Van Sommeran's team, collaborating with the Point Reyes Bird Observatory and the Hopkins Marine Center at Stanford University, is on the verge of finding where the great whites go after they leave the coast of California in the winter. Since 1999, the biologists have been attaching "pop-up tags" to great whites. These continually measure the shark's position, depth, speed and direction, and store the data in digital archives. After six months, the tiny computer in the tag sends an electric current through a magnesium burn wire, which dissolves in the seawater and allows the tag to pop up to the surface. The tag transmits a GPS locator signal, and when satellites get a fix on it, they upload all the archived data of the shark's movements. The distances are likely to be huge. A shark tagged in Australia in a similar experiment this year traveled more than 1,800 miles along the country's coast in three months.
Great whites are the most lethal to humans. Since 1876 there have been 254 confirmed nonprovoked attacks on humans by great whites, 67 of which were fatal, according to statistics compiled by the International Shark Attack File at the Florida Museum of Natural History. Over the same period, tiger sharks have attacked 83 times with 29 fatalities, and bull sharks have attacked 69 times with 17 fatalities. Great white attacks on humans generally involve just one bite. Researchers are not sure, but most think the shark's sensory organs quickly differentiate between humans and the blubber-rich seals it prefers, so it effectively bites and spits out humans.

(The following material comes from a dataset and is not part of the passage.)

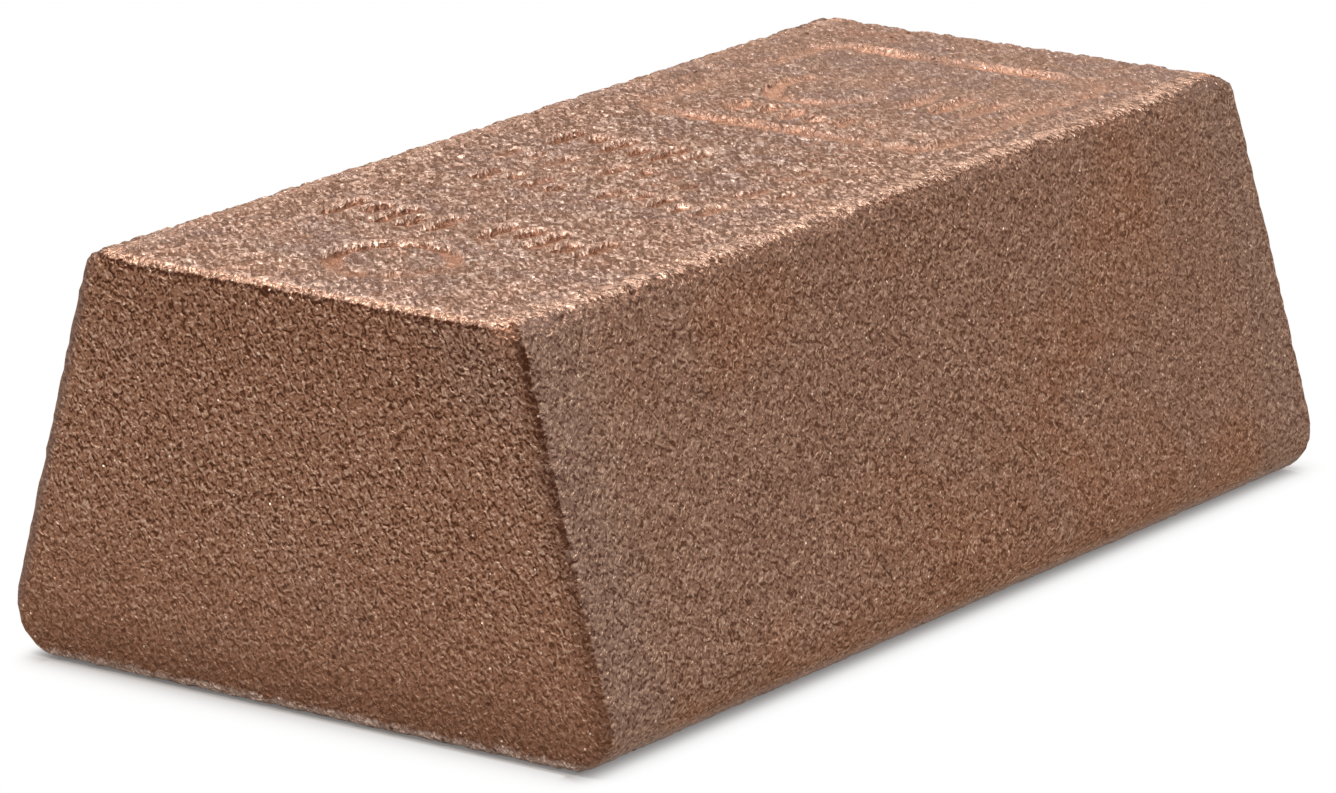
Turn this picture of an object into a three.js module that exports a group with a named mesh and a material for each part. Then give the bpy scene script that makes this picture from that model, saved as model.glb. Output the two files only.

Researchers who have been observing great whites off the Farallon Islands west of San Francisco think they know why sharks mistake humans for seals. Peter Pyle, a biologist for the Point Reyes Bird Observatory, notes that the majority of great whites that attack humans are in the 8-to-12-ft. range--inexperienced juveniles making the diet transition from fish to bigger, more nourishing seals. "They are learning a new hunting technique and may mistake surfers for seals," says Pyle. Once the sharks get bigger and more experienced, they appear better able to differentiate between seals and humans.
Unlike tigers and bulls, great whites hunt mostly during the day, and their preferred method of attack is to shoot up vertically from 30 ft. down, knocking their prey right out of the water with the impact. Researchers in South Africa have produced spectacular footage of great whites leaping 15 ft. into the air with a seal in their teeth.